During his speech at the repatriation ceremony on March 20, Audain told distinguished guests that two of his greatest interests have always been the life and voyages of Captain James Cook and First Nations art of the Northwest Coast.

“It’s a beautiful piece of art,” said Audain. “I obtained the piece because I wanted to put it in a museum here,” he explained.

“It’s great to have a pre-contact piece,” said Anthony Shelton, director at the Museum of Anthropology [MOA] in Vancouver. “It’s a piece that speaks entirely of Aboriginal aesthetic and technology,” he explained.

Shelton said it is important that the piece has found its way home, considering that a vast majority of historic First Nation pieces from the area have not.

“Eighty per cent of Northwest Coast art is on the East Coast or Europe,” noted Shelton.

“There’s not a lot available because so much of the works were collected in the 19th century by European and U.S. museums,” Audain explained.

The artifact will be kept in the permanent collections area in what is known as the ‘Multiversity’ section of the museum.

“It’s acted as a testament and a preserver of that [Nuu-chah-nulth] culture,” Shelton said of the club’s history.

“All First Nations tell me it is a way connecting with their culture and their past,” agreed Audain. “I think it’s very important that young First Nation artists see the work of the great masters of the past,” he said, explaining why he repatriated the piece.

“I thank him,” said Margarita James of Audain’s gift. “ A lot of people wouldn’t have done it. It’s all about giving back,” she said.

James, a member of the Mowachaht/Muchalaht First Nation, represented the community during the repatriation ceremony.

“I was honoured,” she said. “ I thought it was a wonderful experience.”

James said the club represents the generosity of her people and the reclaiming of a proud history nearly destroyed through colonization, potlatch prohibition and residential school tyranny.

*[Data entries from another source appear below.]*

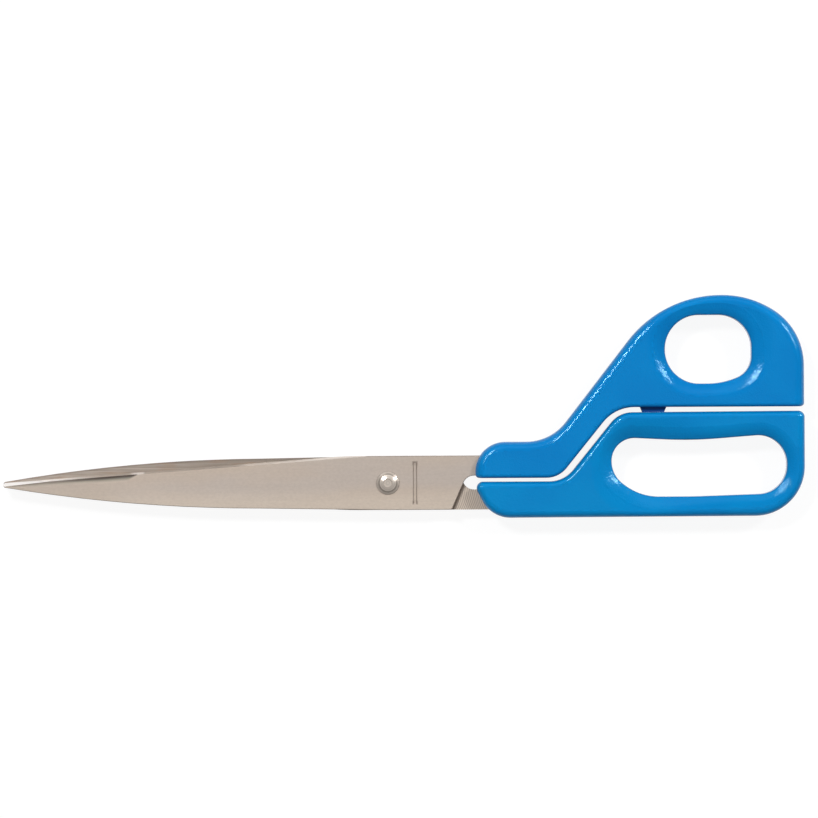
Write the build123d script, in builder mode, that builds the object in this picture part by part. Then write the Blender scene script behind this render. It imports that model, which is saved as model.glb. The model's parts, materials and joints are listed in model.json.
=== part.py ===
from build123d import *
import os
from math import cos, radians, sin, tan

# Long office shears, lying flat on the handles with the blades closed, in millimetres.
# +X runs from the points to the handles, +Y towards the thumb bow and +Z up. The origin is under
# the middle of the whole object. Every outline is drawn about the pivot.

# --- Blades: one stamping used twice, the second one turned over ---
blade_reach = 134.5          # pivot to the points
blade_width = 18.9           # at the pivot
blade_thickness = 1.8
blade_gap = 0.05             # running gap between the inner faces
nose_radius = 0.85           # rounding of the points
nose_drop = 0.2              # its middle, on the spine side of the centre line
edge_angle = 4.25            # cutting edge against the centre line
edge_blend_radius = 150.0    # where the cutting edge runs out into the full width
spine_radius = 540.0         # curved front length of the spine
spine_curve_start = 45.0     # ahead of the pivot
spine_curve_depth = 8.7      # spine to centre line there

bevel_width = 0.7            # cutting bevel, across the outer face
point_bevel_width = 1.25     # it widens towards the point
point_bevel_angle = 1.9      # the wider part against the rest
edge_land = 0.15             # thickness left along the cutting edge
hollow_radius = 200.0        # hollow grind of the inner face
hollow_width = 13.0
hollow_margin = 0.6          # flat land between the hollow and the cutting edge
hollow_end = 14.0            # ahead of the pivot, so that the ride stays flat

relief_start = 92.0          # rounding ground on the outer face behind the point
relief_height = 0.75         # its lower line above the centre line there
relief_angle = 3.2           # its lower line against the centre line
relief_radius = 14.0
relief_end_angle = 31.0      # slant of its rear end
relief_end_slope = 45.0
outer_chamfer = 0.2          # all round the outer face

groove_distance = 9.5        # groove pressed across the blade, behind the pivot
groove_length = 14.7
groove_width = 1.35
groove_depth = 0.25
groove_taper = 45.0

heel_distance = 22.3         # spine corner of the heel, behind the pivot
heel_angle = 66.4            # slanted heel against the centre line
tang_width = 7.0
tang_reach = 56.0            # pivot to the end of the tang
tang_root_radius = 4.0
tang_end_radius = 1.5
anchor_hole_radius = 1.6     # holes that the plastic of the handle fills
anchor_hole_spacing = 10.0
anchor_hole_setback = 7.0    # the last one from the end of the tang

# --- Pivot rivet and washer ---
shank_radius = 2.4
shank_clearance = 0.05       # radial, in the blade that turns
head_radius = 3.9
head_rim = 0.3               # height of the head at its rim
head_height = 1.6
head_clearance = 0.03        # under the head
dimple_radius = 1.25         # at its floor
dimple_depth = 0.45
dimple_taper = 45.0
washer_radius = 4.0
washer_thickness = 0.6
tail_radius = 3.1            # peened over the washer
tail_height = 0.9

# --- Both handles ---
handle_thickness = 10.0
dish_radius = 9.0            # wide rounding that falls towards the finger holes
dish_width = 5.2
dish_lift = 0.03             # its level part above the flat face
dish_edge_radius = 1.0       # from the dish into the wall of the hole
gap_slope_angle = 51.1       # slanted length of the gap between the handles
slope_gap = 2.25             # width of the gap there
rear_gap_front = 1.8         # the rear gap narrows towards the back
rear_gap_back = 1.5

# --- Thumb handle ---
thumb_back = 145.7           # pivot to the back
thumb_top = 65.2
thumb_ear_front = 30.6
thumb_ear_bottom = 1.55
thumb_ear_top = 14.2
thumb_ear_radius = 10.4
thumb_slope_angle = 52.3     # outer side of the arm
thumb_slope_radius = 17.5
thumb_shoulder_radius = 41.0
thumb_crown_angle = 30.0     # fall of the contour behind the crown
thumb_crown_radius = 33.0
thumb_back_radius = 23.0
thumb_flat = 0.6             # straight length left between the curves of the bow
rear_gap_line = 26.1         # underside of the thumb handle along the rear gap
thumb_edge_radius = 3.3      # rounding of the outer contour
thumb_gap_edge_radius = 1.3  # rounding towards the finger handle
thumb_gap_foot = 59.75       # where the gap's slope meets the ear's bottom line
thumb_gap_foot_radius = 9.0
thumb_gap_head_radius = 14.0

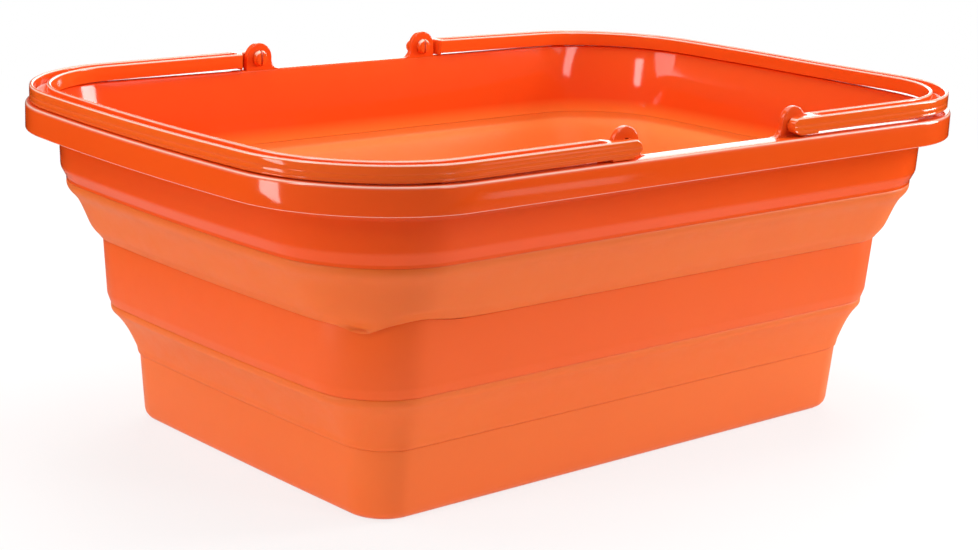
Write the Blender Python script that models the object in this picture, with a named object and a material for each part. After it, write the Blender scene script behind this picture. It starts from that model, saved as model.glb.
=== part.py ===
"""Collapsible camp washbasin with two folding bail handles, standing open with the handles down.

A rigid rim frame, a rigid middle ring and a rigid base pan are joined by two soft folds that
invert when the basin is pushed flat. Metres, +Z up, X along the long side, origin at the
middle of the underside.
"""

import math

import bmesh
import bpy

# Plan of the rim, with bowed short ends
RIM_LENGTH = 0.400
RIM_WIDTH = 0.260
RIM_END_BOW = 0.0085
RIM_CORNER_RADIUS = 0.059
END_DRAW_SHARE = 1.138

# Heights of the bands, from the underside up
BASE_HEIGHT = 0.0303
LOWER_FOLD_HEIGHT = 0.0240
MIDDLE_RING_HEIGHT = 0.0298
UPPER_FOLD_HEIGHT = 0.0259
UPPER_WALL_HEIGHT = 0.0342

# How far each band draws in on the long sides, from the rim down
FLANGE_OVERHANG = 0.0116
UPPER_WALL_DRAFT = 0.0005
UPPER_LIP_DRAW = 0.0020
UPPER_FOLD_DRAW = 0.0131
MIDDLE_RING_DRAFT = 0.0016
MIDDLE_LIP_DRAW = 0.0013
LOWER_FOLD_DRAW = 0.0094
BASE_DRAFT = 0.0021

# Walls, seams and the tongues that the soft cuffs grip
RIGID_WALL = 0.0024
FOLD_WALL = 0.0018
SEAM_GAP = 0.0003
TONGUE_THICKNESS = 0.0008
TONGUE_HEIGHT = 0.0014
CUFF_HEIGHT = 0.0026
FOLD_LIP_PROUD = 0.0009

# Rim frame: flat flange, hanging skirt and the sloping throat inside
FLANGE_WIDTH = 0.0090
FLANGE_THICKNESS = 0.0024
SKIRT_DEPTH = 0.0114
SKIRT_THICKNESS = 0.0022
RIM_EDGE_RADIUS = 0.0014
RIM_INNER_EDGE_RADIUS = 0.0006
THROAT_DEPTH = 0.0145
UPPER_LIP_HEIGHT = 0.0058
LIP_LANDING_HEIGHT = 0.0013

# Middle ring and base pan
MIDDLE_LIP_HEIGHT = 0.0042
BASE_EDGE_RADIUS = 0.0045
FLOOR_THICKNESS = 0.0024
FOOT_BORDER = 0.0140
FOOT_RECESS_DEPTH = 0.0008

# Ears on the rim, and the hinge pivots in them
PIVOT_SPACING = 0.101
PIVOT_HEIGHT = 0.0054
EAR_RADIUS = 0.0073
EAR_THICKNESS = 0.0028
EAR_FLARE_RADIUS = 0.0046
EAR_EDGE_RADIUS = 0.0004
EAR_HOLE_RADIUS = 0.0031

# Bail handles: a channel, open upwards while the handle lies on the rim
BAIL_SET_IN = 0.0017
BAIL_WIDTH = 0.0090
BAIL_HEIGHT = 0.0068
BAIL_WALL = 0.0018
BAIL_FLOOR = 0.0022
BAIL_EDGE = 0.0005
BAIL_LIFT = 0.0014
BAIL_GROOVE_DEPTH = 0.00025
BAIL_GROOVE_HALF_WIDTH = 0.0003
BAIL_GROOVE_SHARES = (0.14, 0.46)
LUG_REACH = 0.0048
EAR_SIDE_CLEARANCE = 0.0003
EAR_END_CLEARANCE = 0.0005
MERGE_LENGTH = 0.0085
CHANNEL_END_SETBACK = 0.0038

# Split snap studs on the lugs, and the nubs that the handle rests on
STUD_CLEARANCE = 0.0003
STUD_HEAD_OVERLAP = 0.0007
STUD_HEAD_LENGTH = 0.0020
STUD_HEAD_RIM = 0.0006
STUD_TIP_INSET = 0.0007
STUD_SLOT_WIDTH = 0.0012
NUB_LENGTH = 0.0050
NUB_WIDTH = 0.0030
NUB_GAP = 0.0003
CUT_OVERRUN = 0.0010

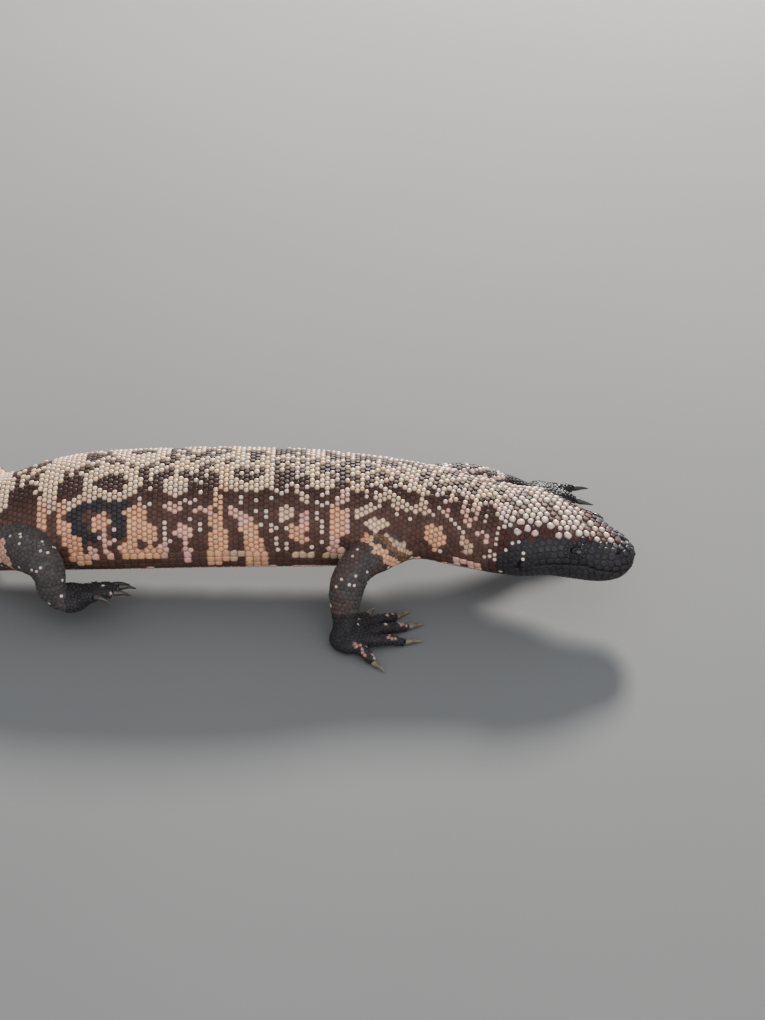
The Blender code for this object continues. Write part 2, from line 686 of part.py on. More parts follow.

“He [Cook] was a visitor to the area and that’s just the way our people are. We host people, we give gifts,” James said proudly.

“This item has meaning to us,” explained James. “It has meaning in that we can learn about ourselves again,” she said.

But if the Nuu-chah-nulth people want to see the artifact they will have to go to Vancouver.

“I chose MOA because I felt the museum was the best place to house the artifact,” Audain said. “My preference would have been to donate it to a museum closer to where it came from in Nuu-chah-nulth territory but unfortunately there are a limited number of museums in First Nation villages,” he explained.

James agreed and said she understands that the artifact must be held at MOA because her community doesn’t have a designated museum or centre to hold the important artifact. However, James said the band has been trying to find a way to built a cultural centre so that someday they will be able to house and display their own history and tell their own story.

“That’s our goal,” said James of a cultural centre built on reserve. “That’s what we want. That’s what we’ve been working toward.”

James said her community created the ‘Land of Maquinna Cultural Society’ in 1995 to encourage the band’s cultural development and regain needed historic knowledge. But due to a lack of funding the volunteer-run society has been unable to build the cultural centre they desperately want.

James said she has made calls on behalf of her band to Aboriginal Affairs Minister John Duncan to lobby for cultural development support to build a centre.

And while the band did received $50,000 from the Residential School Truth and Reconciliation Program coffers, James said those funds have been set aside for the creation of a welcome pole the community plans to raise this summer.

“We need support from the government of Canada,” said James. “They create sports arenas, they should help us with sharing our history with the world and so that our kids can learn about our culture,” she said.

“We want to have these [artifacts] to learn about our history,” James continued. “ We need to learn about who we are.”

To date, Audain has repatriated and donated First Nations artifacts to the Royal BC Museum, the Vancouver Art Gallery and the U’Mista Cultural Centre in Alert Bay. He said he hopes to donate to on-reserve cultural centres in the future.